Клаша высыпала таблетки на исписанный кривыми ученическими цифрами листок, затем листок брал санитар, согнув его вдвое, передавал очередному больному. Больные отходили, вбрасывали таблетки в рот – кто по одной, кто все разом – и тут же попадали в руки санитару другому. Чаще всего этим другим оказывался глуховатый, с бурым печеночным лицом, обсыпанным желтоватой кабаньей щетиной, Санек. Твердо «сполняя» распоряжение начальства, он сначала перехватывал руки больного, затем разворачивал его к солнцу, в этот час обычно уже выскакивавшему из-за высоченного отделенческого забора, заставлял разевать рот. Если ему казалось, что больной где-то за щекой прячет таблетки, Санек, придерживая больного левой здоровенной рукой, которую здесь называли «клешней», другой рукой бережно лез больному в рот, оттягивал книзу большим пальцем губу нижнюю, средним приподнимал верхнюю, а указательным, коричневым, пахнущим йодом и хлоркой, шарил под нёбом, шуровал в защечинах, трогал нежный язычок гортани. Серову палец этот всегда хотелось прокусить до крови, насквозь; чтобы этого не сделать, он крепче стискивал зубы, морщась от спертокислого дыхания глухаря-Санька:
– Р-ротик, Серов! Р-отик!
Через несколько дней крик этот стал подводить к какому-то жизненному пределу, стал замыкать навечно тяжкий квадрат двора, сплюснутое лиловое солнце прыгало в глазах, остановившийся воздух лишал дыхания…

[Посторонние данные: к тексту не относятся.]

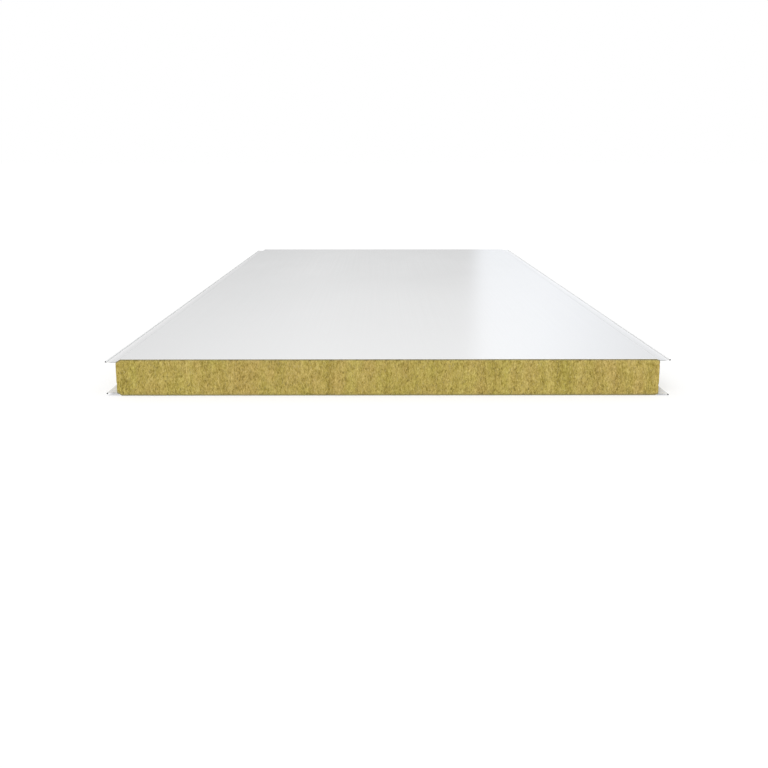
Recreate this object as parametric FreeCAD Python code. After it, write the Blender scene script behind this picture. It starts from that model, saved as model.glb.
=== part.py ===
import FreeCAD, Part

import math
import os
from collections import namedtuple

# Insulated sandwich panel: a mineral wool core bonded between two roll-formed steel facings.
#
# Millimetres. X runs across the panel, Y along it, and Z up through its thickness. The origin is
# below the middle of the panel, in the plane of the inner facing, on which the panel lies.
#
# Each facing is one strip of sheet with a flange along each long edge. The male edge is at -X and
# the female edge at +X. The female flanges of one panel lap over the male flanges of the next, so
# the male flanges are set further in from the faces, by just what that lap needs.

# Driving dimensions
cover_width = 1180.0  # what one panel adds to the width of a wall
panel_length = 2800.0
panel_thickness = 80.0  # over both facings
sheet_thickness = 0.7
flange_projection = 22.0  # how far the flanges stand out past the wool
joint_gap = 2.0  # from a flange's tip to the next panel's wool
bead_radius = 0.8  # inside the bead that is curled at a flange's tip
bead_turn = 290.0  # how far the bead is curled, which leaves a slit over the flange
bead_cover = 0.8  # how far the female bead stays below the face
lap_clearance = 0.4  # between a male bead and the female flange over it
joggle_radius = 1.0  # inside the two bends that set a flange in from its face
male_joggle_angle = 34.0
female_joggle_angle = 24.0

# Worked out from them
wool_width = cover_width - flange_projection - joint_gap
bead_outer_radius = bead_radius + sheet_thickness
bead_height = 2 * bead_outer_radius
female_inset = bead_cover + bead_height - sheet_thickness
male_inset = female_inset + lap_clearance + bead_height
mid_plane = panel_thickness / 2

# A strip's mid-line is a list of moves: straight runs, and bends of a turn in degrees about an
# inside radius. A turn to the left is positive.
Run = namedtuple("Run", "length")
Bend = namedtuple("Bend", "turn radius")
Straight = namedtuple("Straight", "start end left")
Curve = namedtuple("Curve", "centre radius side first turn")


def direction(degrees):
    """Unit vector in the section plane, turned from +X towards +Z."""
    angle = math.radians(degrees)
    return FreeCAD.Vector(math.cos(angle), 0, math.sin(angle))


def trace(start, heading, moves):
    """Follow a strip's mid-line through its moves, and give the spans that it is made of."""
    place = start
    spans = []
    for move in moves:
        if isinstance(move, Run):
            end = place + direction(heading) * move.length
            spans.append(Straight(place, end, direction(heading + 90)))
            place = end
        else:
            side = math.copysign(1, move.turn)
            radius = move.radius + sheet_thickness / 2
            first = heading - side * 90
            centre = place - direction(first) * radius
            spans.append(Curve(centre, radius, side, first, move.turn))
            heading += move.turn
            place = centre + direction(first + move.turn) * radius
    return spans


def parallel_edge(span, shift):
    """The edge beside a span of the mid-line, shifted to its left."""
    if isinstance(span, Straight):
        step = span.left * shift
        return Part.LineSegment(span.start + step, span.end + step).toShape()
    radius = span.radius - span.side * shift
    points = [
        span.centre + direction(span.first + share * span.turn) * radius for share in (0, 0.5, 1)
    ]
    return Part.Arc(*points).toShape()


def joining_edge(first_point, second_point):
    return Part.LineSegment(first_point, second_point).toShape()


def start_of(edge):
    return edge.valueAt(edge.FirstParameter)


def end_of(edge):
    return edge.valueAt(edge.LastParameter)


def joggle_slope(inset, angle):
    """Length of the straight slope between the two bends of a joggle."""
    bend_drop = 2 * (joggle_radius + sheet_thickness / 2) * (1 - math.cos(math.radians(angle)))
    return (inset - bend_drop) / math.sin(math.radians(angle))


def joggle_width(inset, angle):
    """How far a joggle reaches across the panel."""
    bends = 2 * (joggle_radius + sheet_thickness / 2) * math.sin(math.radians(angle))
    return bends + joggle_slope(inset, angle) * math.cos(math.radians(angle))


def joggle(inset, angle):
    """Moves that step a strip down from its face, on the way out to a +X edge."""
    return [
        Bend(-angle, joggle_radius),
        Run(joggle_slope(inset, angle)),
        Bend(angle, joggle_radius),
    ]


def flange():
    """Moves from the wool's side out to the tip, and round in a curled bead."""
    return [Run(flange_projection - bead_outer_radius), Bend(bead_turn, bead_radius)]


def inward(moves):
    """The same moves on the way in from a -X edge: mirrored and walked backwards."""
    return moves[::-1]


def outer_facing_spans():
    """Mid-line of the outer facing, from the male tip to the female tip."""
    male_joggle = joggle(male_inset, male_joggle_angle)
    female_joggle = joggle(female_inset, female_joggle_angle)
    flat = (
        wool_width
        - joggle_width(male_inset, male_joggle_angle)
        - joggle_width(female_inset, female_joggle_angle)
    )
    moves = (
        inward(flange())
        + inward(male_joggle)
        + [Run(flat)]
        + female_joggle
        + flange()
    )
    bead_centre = FreeCAD.Vector(
        -wool_width / 2 - flange_projection + bead_outer_radius,
        0,
        panel_thickness - male_inset - sheet_thickness + bead_outer_radius,
    )
    strip_end = bead_centre + direction(-bead_turn - 90) * (bead_radius + sheet_thickness / 2)
    return trace(strip_end, -bead_turn, moves)


def bonded_spans():
    """The part of the outer facing that is bonded to the wool: all but the two flanges."""
    flange_moves = len(flange())
    return outer_facing_spans()[flange_moves:-flange_moves]


def full_length(edges):
    """Solid of the closed section that these edges make, over the length of the panel."""
    section = Part.Face(Part.Wire(Part.__sortEdges__(edges)))
    section.translate(FreeCAD.Vector(0, -panel_length / 2, 0))
    return section.extrude(FreeCAD.Vector(0, panel_length, 0))


def mirrored(shape):
    """The same shape on the other side of the panel's mid-plane."""
    return shape.mirror(FreeCAD.Vector(0, 0, mid_plane), FreeCAD.Vector(0, 0, 1))


def outer_facing():
    spans = outer_facing_spans()
    finished_side = [parallel_edge(span, sheet_thickness / 2) for span in spans]
    wool_side = [parallel_edge(span, -sheet_thickness / 2) for span in spans]
    cut_edges = [
        joining_edge(start_of(finished_side[0]), start_of(wool_side[0])),
        joining_edge(end_of(finished_side[-1]), end_of(wool_side[-1])),
    ]
    return full_length(finished_side + wool_side + cut_edges)


def wool_core():
    top = [parallel_edge(span, -sheet_thickness / 2) for span in bonded_spans()]
    bottom = [mirrored(edge) for edge in top]
    male_corner = start_of(top[0])
    female_corner = end_of(top[-1])
    sides = []
    for corner in (male_corner, female_corner):
        below = FreeCAD.Vector(corner.x, 0, panel_thickness - corner.z)
        sides.append(joining_edge(corner, below))
    return full_length(top + bottom + sides)


def nodes():
    outer = outer_facing()
    return {
        "outer_facing": outer,
        "inner_facing": mirrored(outer),
        "wool_core": wool_core(),
    }


os.makedirs("parts", exist_ok=True)
for name, shape in nodes().items():
    shape.exportStep(f"parts/{name}.step")
    box = shape.BoundBox
    print(
        f"{name}: valid {shape.isValid()}, {shape.ShapeType}, {shape.Volume / 1e6:.3f} dm3,",
        f"{box.XLength:.1f} x {box.YLength:.1f} x {box.ZLength:.2f} mm",
    )
print(f"wool {wool_width:.1f} mm wide, male inset {male_inset:.2f}, female inset {female_inset:.2f}")
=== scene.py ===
# %% [markdown]
# # An insulated sandwich panel
#
# The panel is a slab of mineral wool with a thin steel sheet bonded to each side. The sheets are
# white and almost flat, so their look is all in the finish. The wool is the opposite: it is one
# colour, and its look is all in the relief of its sawn faces. So the steel keeps the shapes of the
# CAD frame and gets a careful material, and the wool gets a new, rough mesh in place of its plain
# block.

# %% Load the frame
import math

import bpy
import numpy as np
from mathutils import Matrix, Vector, noise


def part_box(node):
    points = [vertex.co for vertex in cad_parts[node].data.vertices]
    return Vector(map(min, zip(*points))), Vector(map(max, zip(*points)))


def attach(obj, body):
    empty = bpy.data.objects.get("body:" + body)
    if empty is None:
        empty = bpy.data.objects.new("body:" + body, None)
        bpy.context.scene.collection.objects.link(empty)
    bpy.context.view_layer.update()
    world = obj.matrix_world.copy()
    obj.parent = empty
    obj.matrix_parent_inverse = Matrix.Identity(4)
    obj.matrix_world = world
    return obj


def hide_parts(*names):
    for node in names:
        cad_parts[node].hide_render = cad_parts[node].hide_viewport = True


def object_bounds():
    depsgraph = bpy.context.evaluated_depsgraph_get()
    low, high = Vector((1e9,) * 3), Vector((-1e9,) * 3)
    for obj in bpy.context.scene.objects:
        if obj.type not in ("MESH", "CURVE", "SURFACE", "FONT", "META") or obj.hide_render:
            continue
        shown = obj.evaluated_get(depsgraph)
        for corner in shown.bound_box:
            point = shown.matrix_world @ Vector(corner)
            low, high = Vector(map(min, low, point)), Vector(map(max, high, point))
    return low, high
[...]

А ведь поначалу выходы во двор из мрачноватого трехэтажного здания больницы показались Серову избавлением: избавлением от расширенных зрачков и слезящихся глаз обитателей отделения, от таинственных, а потому пугающих манипуляций сестер, от жадной, дико ускоряемой и от этого нечистоплотной любви Калерии, вызывавшей его в часы отсутствия Хосяка в какие-то процедурные и физиотерапевтические кабинеты, укладывавшей на диванчики, кушетки…
– Рротик, Серов! Язык, язычок! – продолжал вибрировать над ухом Санек. – К щеке, к щеке язык! – полукричал-полувсхлипывал он.